• [Data section]
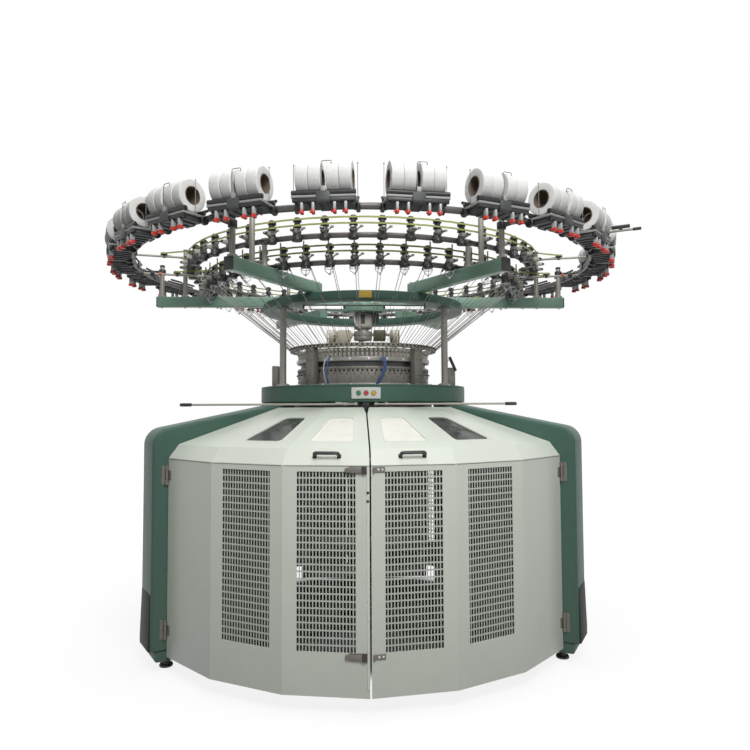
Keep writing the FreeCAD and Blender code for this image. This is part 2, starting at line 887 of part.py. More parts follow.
def needle_cylinder():
    return ring(cylinder_radius, cylinder_radius - cylinder_wall, cylinder_sides, drive_ring_top,
                cylinder_top)


def drive_ring():
    """Ring that carries the cylinder and runs on the underside of the bed."""
    return ring(drive_ring_radius, drive_ring_inner, cylinder_sides,
                drive_ring_top - drive_ring_thickness, drive_ring_top)


def take_down_frame():
    """Two side plates that hang from the drive ring, joined by a foot beam with a shaft."""
    top = drive_ring_top - drive_ring_thickness
    half = side_frame_width / 2
    outer = side_frame_offset + side_frame_thickness / 2
    inner = side_frame_offset - side_frame_thickness / 2
    foot_half = side_frame_foot_width / 2
    body = block(-outer, outer, -foot_beam_width / 2, foot_beam_width / 2,
                 side_frame_foot, side_frame_foot + foot_beam_height)
    for side in (-1, 1):
        x0 = min(side * inner, side * outer)
        plate = face_of([(x0, -half, top), (x0, half, top), (x0, foot_half, side_frame_foot),
                         (x0, -foot_half, side_frame_foot)])
        body = body.fuse(plate.extrude(FreeCAD.Vector(outer - inner, 0, 0)))
    foot = hub_thickness + hub_boss_height + running_gap
    shaft = round_bar(shaft_radius, (0, 0, foot), (0, 0, side_frame_foot))
    return body.fuse(shaft).removeSplitter()


def take_down_rollers():
    """Rollers that pull the fabric down, and the one that winds it up."""
    inner = side_frame_offset - side_frame_thickness / 2
    found = []
    for y, z, radius in take_down_places:
        found.append(bar_between(radius, roller_bar_sides, (-inner, y, z), (inner, y, z)))
    return compound(found)


def fan_carrier():
    """Collar that turns on the gearbox's stem, with two arms."""
    collar = many_sided(fan_collar_radius, fan_sides, fan_height, fan_height + fan_collar_height)
    end = fan_tip_radius - fan_radius
    half = fan_arm_width / 2
    low = fan_height + fan_arm_rise
    arm = block(-end, end, -half, half, low, low + fan_arm_width)
    bore = round_bar(gearbox_stem_radius + running_gap, (0, 0, fan_height - 1),
                     (0, 0, fan_height + fan_collar_height + 1))
    return collar.fuse(arm).cut(bore).removeSplitter()


def fan_guards():
    """Two round fan housings on the carrier's arms."""
    height = fan_height - fan_drop
    found = []
    for side in (-1, 1):
        start = side * (fan_tip_radius - fan_radius)
        end = side * fan_tip_radius
        found.append(bar_between(fan_radius, fan_sides, (start, 0, height), (end, 0, height)))
    return compound(found)


def stop_rods():
    """Two long rods under the rim of the bed, on small hangers, each with a grip."""
    found = []
    half = hanger_width / 2
    for start, end, side in ((rod_left_end, -rod_middle, -1), (rod_middle, rod_right_end, 1)):
        bar = bar_between(rod_radius, rod_sides, (start, -rod_offset, rod_height),
                          (end, -rod_offset, rod_height))
        for place in (rod_middle, 2 * rod_middle):
            x = side * place
            bar = bar.fuse(block(x - half, x + half, -rod_offset - half, -rod_offset + half,
                                 rod_height, bed_underside))
        found.append(bar.removeSplitter())
    return compound(found)


def rod_grips():
    found = []
    for x, side in ((rod_left_end, -1), (rod_right_end, 1)):
        found.append(bar_between(grip_radius, rod_sides, (x, -rod_offset, rod_height),
                                 (x + side * grip_length, -rod_offset, rod_height)))
    return compound(found)


def control_panel():
    y = -bed_radius * math.cos(math.pi / bed_sides)
    z = bed_underside + bed_thickness / 2
    half = panel_width / 2
    return block(-half, half, y - panel_thickness, y, z - panel_height / 2, z + panel_height / 2)


def push_buttons():
    y = -bed_radius * math.cos(math.pi / bed_sides) - panel_thickness
    z = bed_underside + bed_thickness / 2
    found = []
    for place in (-1, 0, 1):
        x = place * button_pitch
        found.append(bar_between(button_radius, button_sides, (x, y, z), (x, y - button_height, z)))
    return compound(found)


def yarn_tubes():
    """Straight plastic tubes from the lower ring down to the guide rail."""
    step = 360.0 / tubes
    turn = math.radians(step / 2)
    slack = tube_size / 2 * math.tan(turn)
    pipe_inside = (lower_ring_radius - feeder_pipe_radius) * math.cos(math.pi / ring_sides)
    outer = pipe_inside / math.cos(turn) - slack
    inner = guide_rail_radius * math.cos(math.pi / guide_sides) / math.cos(turn) + slack
    low = guide_post_top + guide_rail_height / 2
    high = lower_ring_height - tube_size
    half = tube_size / 2
    side = face_of([(-half, -outer, high), (-half, -outer, high + tube_size),
                    (-half, -inner, low + tube_size), (-half, -inner, low)])
    tube = side.extrude(FreeCAD.Vector(tube_size, 0, 0))
    return compound([turned(tube, (i + 0.5) * step) for i in range(tubes)])


def tension_rods():
    """Rods that stick out past the creel on each side, clamped to the feeder rings between the belts."""
    found = []
    flat = math.cos(math.pi / ring_sides)
    pipe_flat = feeder_pipe_radius * math.cos(math.pi / pipe_sides)
    half = tension_clamp / 2
    for azimuth in tension_azimuths:
        for radius, height, end in (
                (lower_ring_radius, lower_ring_height, tension_lower_end_radius),
                (upper_ring_pipe_radius, upper_ring_pipe_height, tension_upper_end_radius)):
            y = radius * flat
            level = height + belt_rise + belt_spacing / 2
            bar = bar_between(tension_radius, rod_sides, (0, -y + half, level), (0, -end, level))
            clamp = block(-half / 2, half / 2, -y - half / 2, -y + half, height + pipe_flat, level)
            found.append(turned(bar.fuse(clamp).removeSplitter(), azimuth))
    ring_top = spool_ring_height + spool_pipe_radius * math.cos(math.pi / pipe_sides)
    level = ring_top + top_rod_rise
    bar = bar_between(tension_radius, rod_sides, (0, -top_rod_start_radius, level),
                      (0, -top_rod_end_radius, level))
    clamp = block(-half / 2, half / 2, -spool_ring_radius - half / 2, -spool_ring_radius + half / 2,
                  ring_top, level)
    found.append(turned(bar.fuse(clamp).removeSplitter(), top_rod_azimuth))
    return compound(found)


def main():
    os.makedirs("parts", exist_ok=True)
    save("base_tripod", base_tripod())
    for name, azimuth in zip(("left_leg", "right_leg", "rear_leg"), leg_azimuths):
        save(name, turned(leg(), azimuth))
    save("levelling_feet", levelling_feet())
    save("bed_plate", ring(bed_radius, bed_bore, bed_sides, bed_underside, bed_top))
    save("cam_base_ring", ring(cam_base_radius, cam_bore, cam_box_sides, bed_top, cam_base_top))
    save("cam_boxes", ring(cam_box_radius, cam_bore, cam_box_sides, cam_base_top, cam_box_top))
    plate_radius = guide_post_inner / math.cos(math.pi / guide_sides)
    save("guide_plate", ring(plate_radius, plate_bore, guide_sides, head_plate_underside, head_plate_top))
    save("guide_posts", guide_posts())
    save("guide_rail", ring(guide_rail_radius, guide_post_inner, guide_sides, guide_post_top,
                            guide_post_top + guide_rail_height))
    save("yarn_guides", ring(guide_band_radius, plate_bore, guide_sides, head_plate_top,
                             head_plate_top + guide_band_height))
    save("columns", columns())
    save("upper_ring", ring(upper_ring_radius, upper_ring_inner, bed_sides, upper_ring_underside,
                            upper_ring_top))
    save("ring_spider", ring_spider())
    save("centre_gearbox", centre_gearbox())
    save("radial_arms", radial_arms())
    save("arm_end_caps", arm_end_caps())
    save("ring_posts", ring_posts())
    save("spool_ring", pipe_ring(spool_ring_radius, spool_ring_height, spool_pipe_radius, 0.0))
    save("lower_feeder_ring", pipe_ring(lower_ring_radius, lower_ring_height, feeder_pipe_radius))
    save("upper_feeder_ring", pipe_ring(upper_ring_pipe_radius, upper_ring_pipe_height,
                                        feeder_pipe_radius))
    save("feeder_belts", feeder_belts())
    save("lower_feeders", storage_feeders(lower_ring_radius, lower_ring_height))
    save("upper_feeders", storage_feeders(upper_ring_pipe_radius, upper_ring_pipe_height))
    save("spool_frames", spool_frames())
    save("spool_rollers", spool_rollers())
    save("elastane_spools", elastane_spools())
    save("yarn_tubes", yarn_tubes())
    save("tension_rods", tension_rods())
    save("control_panel", control_panel())
    save("push_buttons", push_buttons())
    save("stop_rods", stop_rods())
    save("rod_grips", rod_grips())

    half = door_apothem * math.tan(math.radians(half_facet))
    latch_end = half - latch_inset
    front = (mesh_columns, mesh_rows, True)
    for name, shape in leaf_parts("left_door", latch_end - latch_width, latch_end, *front).items():
        save(name, shape)
    for name, shape in leaf_parts("right_door", latch_end - keeper_width, latch_end, *front).items():
        save(name, mirrored(shape))
    rear = (rear_mesh_columns, rear_mesh_rows, False)
    left = leaf_parts("rear_door", latch_end - latch_width, latch_end, *rear)
    right = leaf_parts("rear_door", latch_end - keeper_width, latch_end, *rear)
    for name, shape in left.items():
        solids = []
        for azimuth in rear_azimuths:
            solids += turned(shape, azimuth).Solids
            solids += turned(mirrored(right[name]), azimuth).Solids
        save(name, compound(solids))
    hinges = fixed_hinges(True)
    hinges += [mirrored(piece) for piece in hinges]
    rear_hinges = fixed_hinges(False)
    rear_hinges += [mirrored(piece) for piece in rear_hinges]
    for azimuth in rear_azimuths:
        hinges += [turned(piece, azimuth) for piece in rear_hinges]
    save("door_hinges", compound(hinges))

    save("needle_cylinder", needle_cylinder())
    save("drive_ring", drive_ring())
    save("take_down_frame", take_down_frame())
    save("take_down_rollers", take_down_rollers())
    save("fan_carrier", fan_carrier())
    save("fan_guards", fan_guards())


main()
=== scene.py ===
"""Looks of a large-diameter circular knitting machine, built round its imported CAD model.

The origin is on the machine's axis at floor level, +Z is up and the front faces -Y. Azimuths are
counted in degrees from the front, positive towards +X. Surfaces are worked out in millimetres and
become metres when their mesh is made.
"""
import math

import bpy
import numpy as np
from mathutils import Matrix


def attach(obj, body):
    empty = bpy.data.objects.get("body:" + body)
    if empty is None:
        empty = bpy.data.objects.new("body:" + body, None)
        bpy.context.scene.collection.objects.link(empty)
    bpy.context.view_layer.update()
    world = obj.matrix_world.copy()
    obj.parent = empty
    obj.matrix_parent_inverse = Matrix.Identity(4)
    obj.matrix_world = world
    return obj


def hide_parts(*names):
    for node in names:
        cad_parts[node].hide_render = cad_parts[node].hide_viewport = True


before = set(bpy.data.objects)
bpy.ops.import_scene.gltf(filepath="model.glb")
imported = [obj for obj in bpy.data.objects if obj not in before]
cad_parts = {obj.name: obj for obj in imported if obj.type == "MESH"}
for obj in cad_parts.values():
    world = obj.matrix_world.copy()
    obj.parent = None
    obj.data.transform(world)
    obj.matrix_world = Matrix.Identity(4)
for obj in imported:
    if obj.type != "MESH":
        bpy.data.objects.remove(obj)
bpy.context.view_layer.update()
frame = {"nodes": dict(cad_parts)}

bl_info = {
    "name": "Circular knitting machine looks",
    "version": (1, 0, 0),
    "blender": (4, 5, 0),
    "location": "View3D > Sidebar > Knitting",
    "description": "Builds the machine's visible pieces round its CAD frame",
    "category": "Object",
}

LEGS = np.array([-60.0, 60.0, 180.0])
ARMS = np.array([-150.0, -90.0, -30.0, 30.0, 90.0, 150.0])
LOADED = np.arange(-5, 6)
UP = np.array([0.0, 0.0, 1.0])
SHARP_ANGLE = 35.0


# Surfaces

def skin(rows, closed=False):
    """Quads between the neighbours of a grid of points (rows, columns, 3).

    The last column joins the first. Open rows end in one flat face each, closed rows join up.
    """
    r, c = rows.shape[:2]
    index = np.arange(r * c).reshape(r, c)
    across = np.roll(index, -1, axis=1)
    if closed:
        above, above_across = np.roll(index, -1, axis=0), np.roll(across, -1, axis=0)
        quads = np.stack([index, across, above_across, above], -1)
    else:
        quads = np.stack([index[:-1], across[:-1], across[1:], index[1:]], -1)
    faces = [quads.reshape(-1, 4)]
    if not closed:
        faces += [index[:1, ::-1], index[-1:]]
    return outward((rows.reshape(-1, 3), faces))


def outward(shell):
    """The shell with faces outwards, told by its volume: the sum of a . (b x c) / 6 over fans."""
    points, faces = shell
    middle = points.mean(0)
    volume = 0.0
    for face in faces:
        a = points[face[:, :1]] - middle
        b = points[face[:, 1:-1]] - middle
        c = points[face[:, 2:]] - middle
        volume += np.einsum("ijk,ijk->", np.broadcast_to(a, b.shape), np.cross(b, c))
    return (points, faces) if volume > 0 else (points, [face[:, ::-1] for face in faces])


def eased(outline, radius, steps=3, closed=True):
    """An outline with rounded corners.

    At a corner P the curve (1-s)^2 A + 2s(1-s) P + s^2 C runs between the points A and C that lie
    a radius away on the two edges, or half an edge away where that is less.
    """
    p = np.asarray(outline, float)
    before, after = np.roll(p, 1, 0) - p, np.roll(p, -1, 0) - p
    lb = np.linalg.norm(before, axis=1)[:, None]
    la = np.linalg.norm(after, axis=1)[:, None]
    reach = np.broadcast_to(np.asarray(radius, float).reshape(-1, 1), (len(p), 1)).copy()
    if not closed:
        reach[[0, -1]] = 0.0
    a = p + before / lb * np.minimum(reach, lb * 0.499)
    c = p + after / la * np.minimum(reach, la * 0.499)
    s = np.linspace(0, 1, steps + 1)[None, :, None]
    curve = (1 - s) ** 2 * a[:, None] + 2 * s * (1 - s) * p[:, None] + s ** 2 * c[:, None]
    flat = curve.reshape(-1, p.shape[1])
    keep = np.linalg.norm(flat - np.roll(flat, 1, 0), axis=1) > 1e-6
    if not closed:
        keep[0] = True
    return flat[keep]


def corners(x, y):
    """Corners of a rectangle between two pairs of limits, counter-clockwise."""
    return [(x[0], y[0]), (x[1], y[0]), (x[1], y[1]), (x[0], y[1])]


def rectangle(width, height, x=0.0, y=0.0):
    """Corners of a rectangle about a middle point, counter-clockwise."""
    signs = np.array([(-1, -1), (1, -1), (1, 1), (-1, 1)])
    return signs * (width / 2, height / 2) + (x, y)


def circle(radius, sides):
    """Points r (cos a, sin a) at even steps of a."""
    a = np.arange(sides) * 2 * np.pi / sides
    return radius * np.stack([np.cos(a), np.sin(a)], 1)


def lathe(profile, sides, closed=False):
    """A profile of (radius, height) points turned about the upright axis: (r cos a, r sin a, z)."""
    p = np.asarray(profile, float)
    ring = circle(1.0, sides)
    rows = np.concatenate([p[:, None, :1] * ring[None], np.broadcast_to(
        p[:, None, 1:], (len(p), sides, 1))], -1)
    return skin(rows, closed)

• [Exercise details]
Copy out only the lines above from the one with "hinges += [mirrored(piece) for piece in hinges]" to the one with "cad_parts[node].hide_render = cad_parts[node].hide_viewport", inclusive, exactly as they stand.

• [Output below]
    hinges += [mirrored(piece) for piece in hinges]
    rear_hinges = fixed_hinges(False)
    rear_hinges += [mirrored(piece) for piece in rear_hinges]
    for azimuth in rear_azimuths:
        hinges += [turned(piece, azimuth) for piece in rear_hinges]
    save("door_hinges", compound(hinges))

    save("needle_cylinder", needle_cylinder())
    save("drive_ring", drive_ring())
    save("take_down_frame", take_down_frame())
    save("take_down_rollers", take_down_rollers())
    save("fan_carrier", fan_carrier())
    save("fan_guards", fan_guards())


main()
=== scene.py ===
"""Looks of a large-diameter circular knitting machine, built round its imported CAD model.

The origin is on the machine's axis at floor level, +Z is up and the front faces -Y. Azimuths are
counted in degrees from the front, positive towards +X. Surfaces are worked out in millimetres and
become metres when their mesh is made.
"""
import math

import bpy
import numpy as np
from mathutils import Matrix


def attach(obj, body):
    empty = bpy.data.objects.get("body:" + body)
    if empty is None:
        empty = bpy.data.objects.new("body:" + body, None)
        bpy.context.scene.collection.objects.link(empty)
    bpy.context.view_layer.update()
    world = obj.matrix_world.copy()
    obj.parent = empty
    obj.matrix_parent_inverse = Matrix.Identity(4)
    obj.matrix_world = world
    return obj


def hide_parts(*names):
    for node in names:
        cad_parts[node].hide_render = cad_parts[node].hide_viewport = True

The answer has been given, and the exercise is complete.